Tool-Usage Datasets (Tasks requiring external info/compute)
General Datasets (Commonsense/Reasoning solvable by LLM)

Metrics:

Accuracy
Call Rate (frequency of tool invocation)
Incorrect Tool Usage Rate
Statistical methodology: Not explicitly reported in the paper

Key Results

Benchmark	Metric	Baseline	This Paper	Δ
Impact of tool availability on General Datasets (comparing R3 vs R4). Demonstrates that tool access often hurts performance on tasks that don't need tools.
BoolQ (General)	Accuracy (Zero-shot)	83.6	59.3	-24.3
PIQA (General)	Accuracy (Zero-shot)	78.4	46.1	-32.3
Impact of decision-aware fine-tuning (SFT) on Llama2-7B performance.
Average General Datasets	Performance Improvement	0	14	+14
General Datasets	Incorrect Tool Usage Rate	16.8	0	-16.8
PIQA (Search Engine)	Accuracy	Not reported in the paper	Not reported in the paper	Not reported in the paper

Experiment Figures

Distribution of error types for Llama2-7B in math (Tool) vs commonsense (General) tasks.

Main Takeaways

Access to tools is not always beneficial; for general tasks, it often degrades performance significantly (up to ~83% drop in worst cases) due to misuse.
Larger models (ChatGPT) benefit more from tool access in tool-heavy tasks than smaller models (Llama2), which struggle with complex tool prompts.
The order of negative impact of tools on general datasets is (Wikipedia Search, Search Engine) > (Translator, Calculator).
Fine-tuning specifically on the decision boundary ('Thought' step) effectively reduces unnecessary calls and restores performance on general tasks.

📚 Prerequisite Knowledge

Prerequisites

Understanding of ReACT (Reasoning and Acting) prompting
Familiarity with tool-use in LLMs (API calls)
Basic knowledge of standard NLP benchmarks (GSM8K, BoolQ, etc.)

Key Terms

WTU-Eval: Whether-or-not Tool Usage Evaluation—the proposed benchmark containing both tool-obligatory and tool-unnecessary datasets.
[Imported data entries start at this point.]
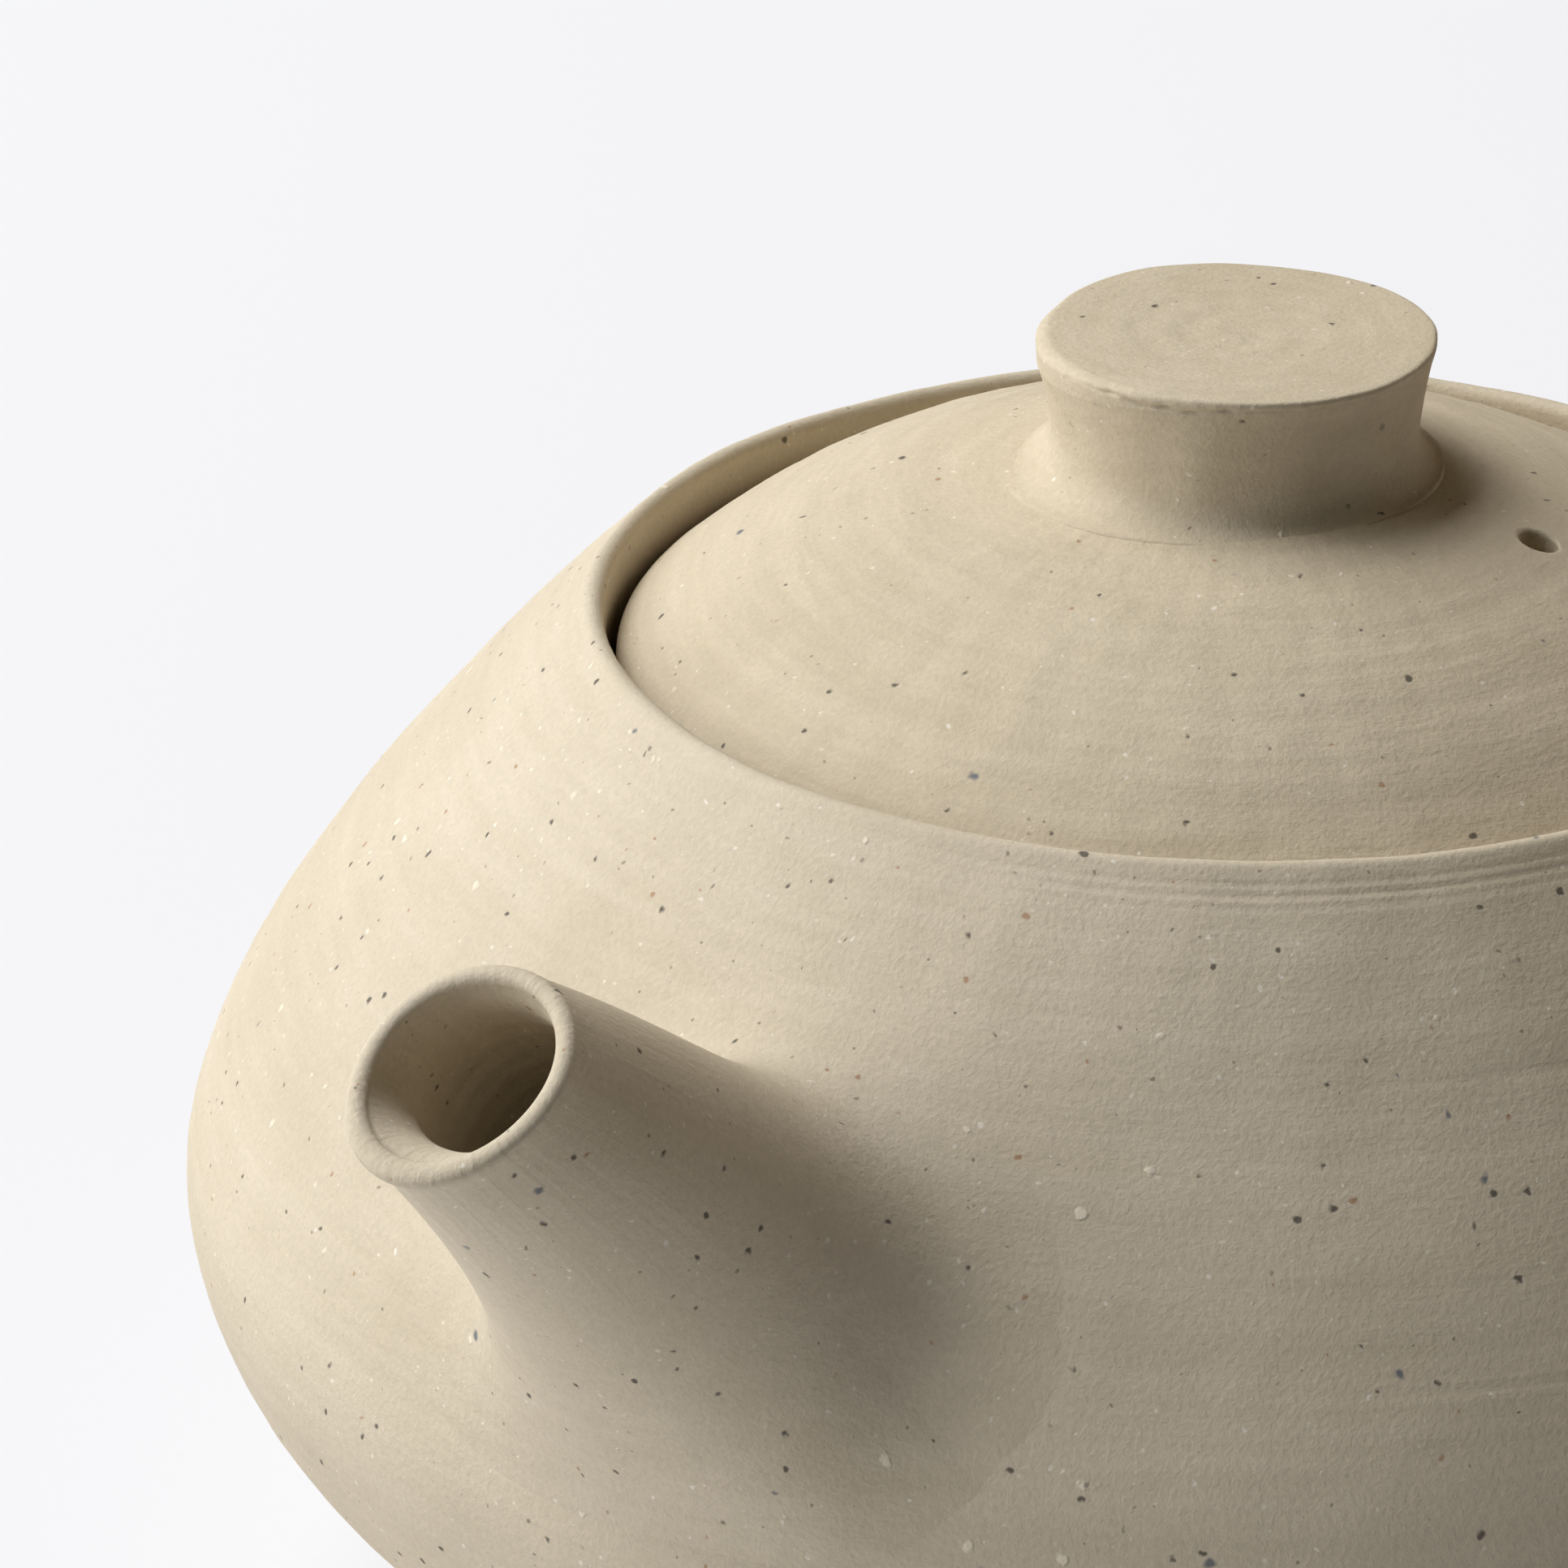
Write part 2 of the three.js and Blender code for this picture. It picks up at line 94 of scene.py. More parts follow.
# %% Grid to mesh
def mesh_of_grid(name, grid, ends="poles", first=None, last=None, flow=None):
    """A closed mesh over a grid of points in millimetres, rows by columns, columns closed on themselves.

    With ends="poles" the first and last rows are fans about the points first and last. With
    ends="meet" the last row joins the first. A flow, one vector a point, is kept as an attribute that
    a material can read where its pattern follows the surface.
    """
    rows, columns = grid.shape[:2]
    index = np.arange(rows * columns).reshape(rows, columns)
    beside = np.roll(index, -1, axis=1)
    below, above = index[:-1], index[1:]
    below_beside, above_beside = beside[:-1], beside[1:]
    quads = np.stack([below, below_beside, above_beside, above], -1).reshape(-1, 4)
    points = grid.reshape(-1, 3)
    fans = np.empty((0, 3), int)
    if ends == "meet":
        joining = np.stack([index[-1], beside[-1], beside[0], index[0]], -1)
        quads = np.vstack([quads, joining])
    else:
        start, stop = len(points), len(points) + 1
        points = np.vstack([points, first, last])
        fans = np.vstack([
            np.stack([np.full(columns, start), beside[0], index[0]], -1),
            np.stack([np.full(columns, stop), index[-1], beside[-1]], -1),
        ])
    mesh = bpy.data.meshes.new(name)
    mesh.from_pydata(points * MM, [], quads.tolist() + fans.tolist())
    mesh.shade_smooth()
    if flow is not None:
        values = np.zeros((len(points), 3))
        values[:rows * columns] = flow.reshape(-1, 3)
        mesh.attributes.new("flow", "FLOAT_VECTOR", "POINT").data.foreach_set("vector", values.ravel())
    return mesh


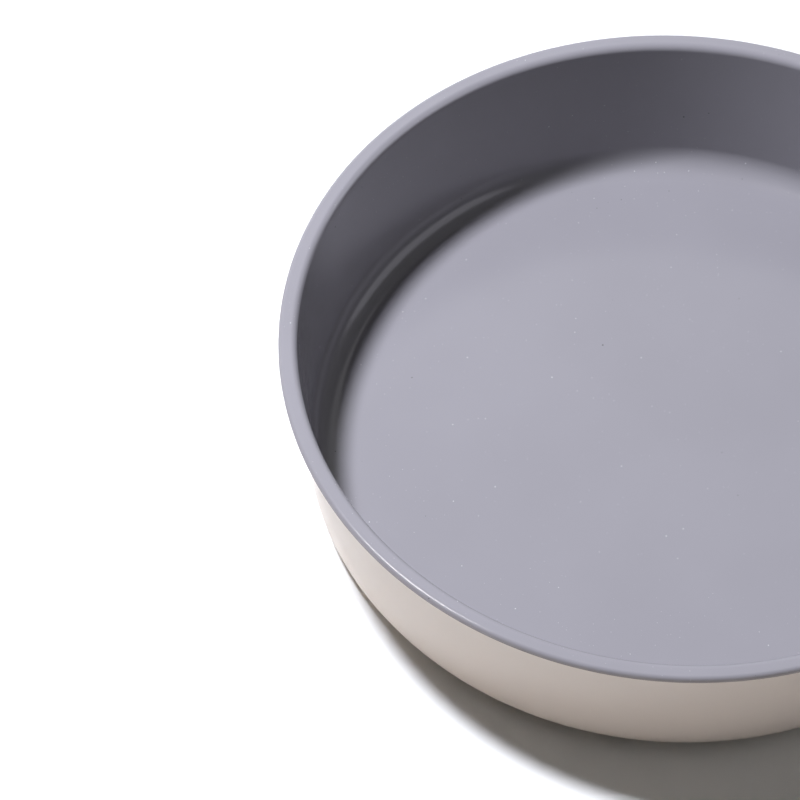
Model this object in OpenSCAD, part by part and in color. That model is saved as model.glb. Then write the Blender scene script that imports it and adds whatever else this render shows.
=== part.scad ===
// Round cake pan, pressed from one steel sheet with its rim rolled over a wire.
// The origin is at the centre of the base, and +Z points up out of the mouth.
// One line, from the middle of the floor to the cut edge of the rim, gives every layer its outline.
// A layer lies between two depths below that line, so each skin sits face to face on the steel.

/* [Pan] */
// Width across the mouth, inside the rim
mouth_d = 228.6; // [200:0.1:260]
// Height from the table to the top of the rim
pan_h = 54; // [40:1:80]
// Lean of the wall outward from upright, in degrees
wall_lean = 4; // [0:0.5:10]
// Radius of the corner between floor and wall, measured inside
corner_r = 8; // [3:0.1:15]

/* [Sheet and coatings] */
// Thickness of the steel sheet
sheet_t = 0.6; // [0.5:0.05:1.2]
// Thickness of the non-stick coating inside and over the rim
nonstick_t = 0.25; // [0.1:0.05:0.4]
// Thickness of the enamel outside and under the base
enamel_t = 0.25; // [0.1:0.05:0.4]

/* [Rolled rim] */
// Diameter of the wire inside the roll
wire_d = 0.9; // [0.8:0.1:2.5]
// Clearance between the wire and the steel around it
wire_gap = 0.05; // [0.02:0.01:0.2]
// Inside radius of the steel's bend at the mouth
lip_bend_r = 1.35; // [0.7:0.05:1.8]
// Turn of the roll from the flat top of the rim to the cut edge, in degrees
roll_turn = 270; // [180:5:270]
// Gap between the roll and the enamel on the wall
hem_gap = 1.9; // [1.5:0.1:3]

/* [Colours] */
// Non-stick coating
nonstick_colour = "#9A99A2";
// Enamel
enamel_colour = "#EAE6E1";
// Bare steel of the sheet
steel_colour = "#B4B6B8";
// Wire
wire_colour = "#8E9194";

/* [Hidden] */
$fn = 180;
// Angle between the points of an arc, in degrees
arc_step = 5;

// Depths below the non-stick surface
steel_in = nonstick_t;
steel_out = steel_in + sheet_t;
wall_t = steel_out + enamel_t;

// The two bends of the rim, at the non-stick surface
mouth_r = mouth_d / 2;
lip_r = steel_out + lip_bend_r;
lip_c = [mouth_r + lip_r, pan_h - lip_r];
roll_r = steel_out + wire_gap + wire_d / 2;
roll_c = [mouth_r + wall_t + hem_gap + roll_r, pan_h - roll_r];

// The corner of the floor, placed so that the leaning wall is tangent to it and to the lip
wall_out = [cos(wall_lean), -sin(wall_lean)];
corner_z = wall_t + corner_r;
corner_x = lip_c.x - (lip_r + corner_r - wall_out.y * (lip_c.y - corner_z)) / wall_out.x;
corner_c = [corner_x, corner_z];

// Points on an arc about a centre, both ends included
function arc(centre, r, from, to) =
    let (steps = ceil(abs(to - from) / arc_step))
    [for (i = [0:steps]) let (a = from + (to - from) * i / steps) centre + r * [cos(a), sin(a)]];

// Floor and corner at a depth, from the axis to the foot of the wall
function cup(depth) =
    concat([[0, wall_t - depth]], arc(corner_c, corner_r + depth, -90, -wall_lean));

// Bend from the top of the wall to the flat top of the rim, at a depth
function lip(depth) = arc(lip_c, lip_r - depth, 180 - wall_lean, 90);

// Roll at a depth, from the flat top of the rim to the cut edge
function roll(depth) = arc(roll_c, roll_r - depth, 90, 90 - roll_turn);

// The whole outline at a depth
function outline(depth) = concat(cup(depth), lip(depth), roll(depth));

function backwards(points) = [for (i = [len(points) - 1:-1:0]) points[i]];

// Turns the layer between two lines about the pan's axis
module layer(inner, outer) {
    rotate_extrude() polygon(concat(inner, backwards(outer)));
}

// Steel from the floor to the cut edge inside the roll
module pan_shell() {
    color(steel_colour)
        layer(outline(steel_in), outline(steel_out));
}

// Hoop of wire that the rim is rolled over
module rim_wire() {
    color(wire_colour)
        rotate_extrude() translate(roll_c) circle(d = wire_d);
}

// Grey skin on the floor, the wall and all of the rim
module inner_coating() {
    color(nonstick_colour)
        layer(outline(0), outline(steel_in));
}

// Cream skin under the base, up the wall and round the underside of the lip
module outer_coating() {
    color(enamel_colour)
        layer(concat(cup(steel_out), lip(steel_out)), concat(cup(wall_t), lip(wall_t)));
}

pan_shell();
rim_wire();
inner_coating();
outer_coating();
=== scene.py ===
"""Looks of the round cake pan: fine skins over the CAD frame, the studio and the camera."""

import math

import bpy
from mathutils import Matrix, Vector


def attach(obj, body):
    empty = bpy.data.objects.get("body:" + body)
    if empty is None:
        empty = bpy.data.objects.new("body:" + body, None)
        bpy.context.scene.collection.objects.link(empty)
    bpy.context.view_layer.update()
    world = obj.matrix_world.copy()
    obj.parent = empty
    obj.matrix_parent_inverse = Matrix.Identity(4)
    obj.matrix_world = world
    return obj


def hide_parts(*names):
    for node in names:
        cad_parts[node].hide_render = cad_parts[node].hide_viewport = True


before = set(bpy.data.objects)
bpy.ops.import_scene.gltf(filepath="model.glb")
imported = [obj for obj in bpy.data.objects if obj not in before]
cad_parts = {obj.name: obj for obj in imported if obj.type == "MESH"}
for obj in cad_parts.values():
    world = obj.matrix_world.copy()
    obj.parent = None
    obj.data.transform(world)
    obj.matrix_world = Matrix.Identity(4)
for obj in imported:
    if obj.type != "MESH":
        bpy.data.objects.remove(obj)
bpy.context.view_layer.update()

# One millimetre, in metres
MM = 0.001

# Sizes of the pan, as its source has them
MOUTH_R = 114.3 * MM
PAN_H = 54 * MM
WALL_LEAN = math.radians(4)
CORNER_R = 8 * MM
SHEET_T = 0.6 * MM
NONSTICK_T = 0.25 * MM
ENAMEL_T = 0.25 * MM
WIRE_D = 0.9 * MM
WIRE_GAP = 0.05 * MM
LIP_BEND_R = 1.35 * MM
ROLL_TURN = math.radians(270)
HEM_GAP = 1.9 * MM

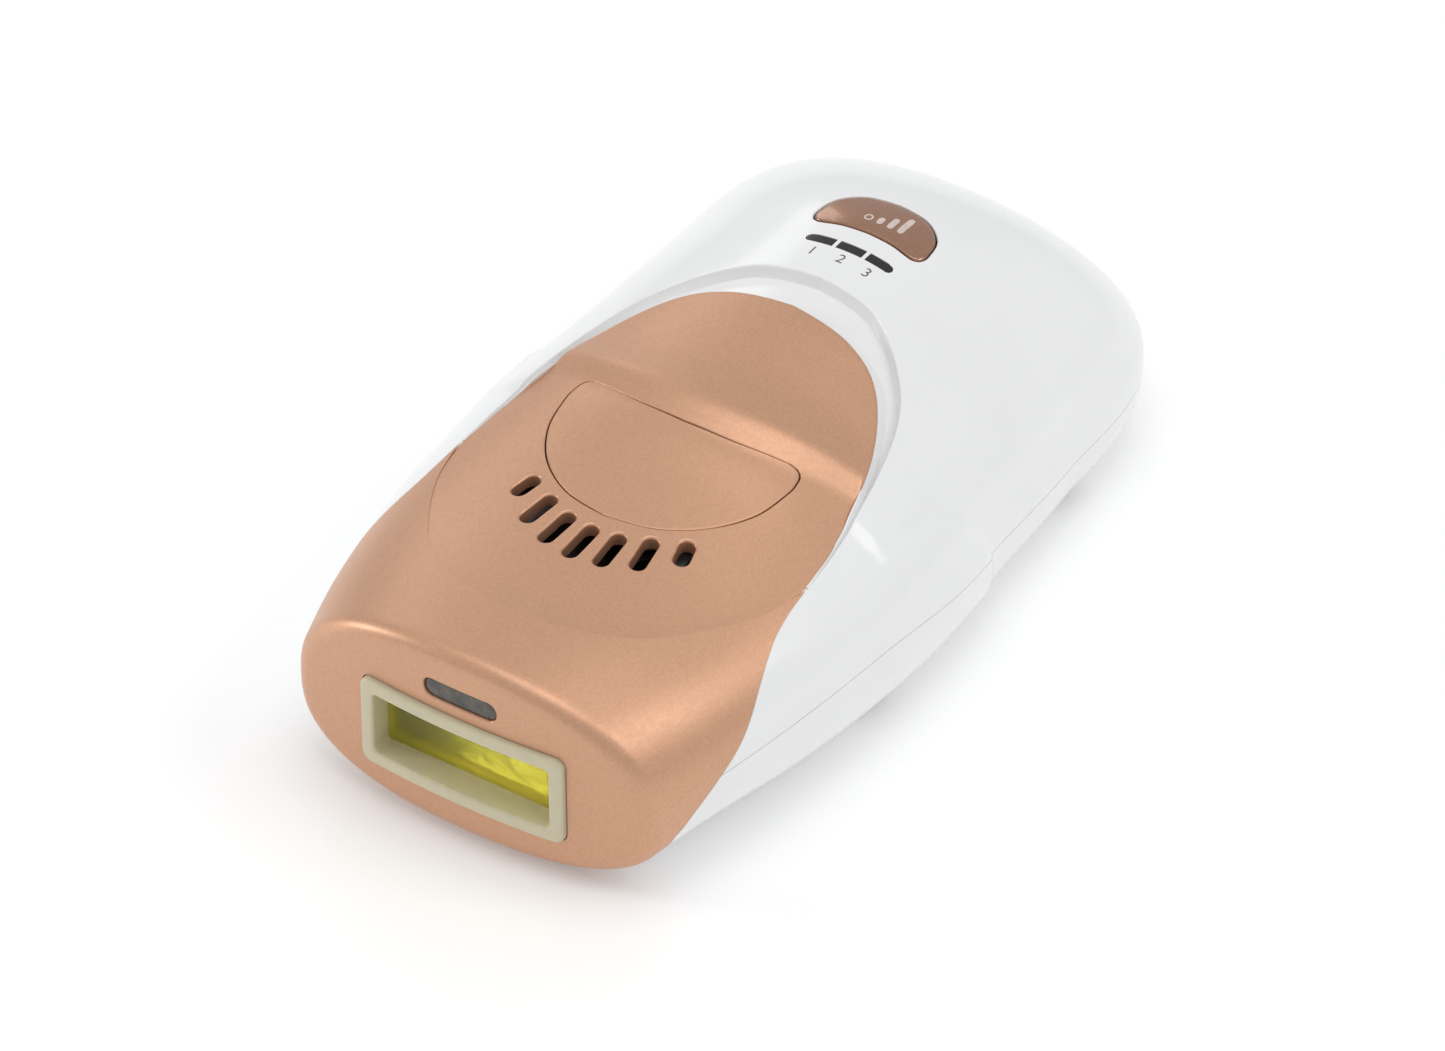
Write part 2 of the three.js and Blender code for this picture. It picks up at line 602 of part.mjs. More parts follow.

ReACT: Reasoning and Acting—a prompting paradigm where models generate a Thought, Action, and Observation loop to solve tasks.

Chain of Thought (COT): A prompting technique where the model generates intermediate reasoning steps before the final answer.

SFT: Supervised Fine-Tuning—training a pre-trained model on a smaller, specific dataset to adapt its behavior.

Zero-shot: Evaluating a model without providing any example input-output pairs in the prompt.

Few-shot: Evaluating a model by providing a small number of example input-output pairs in the prompt.

Agent Tuning: Fine-tuning specifically designed to improve an LLM's ability to act as an agent (using tools, planning).

R1/R2/R3/R4: The four evaluation regions in WTU-Eval: R1/R3 are without tools (baselines), R2/R4 are with tool access (testing flexibility).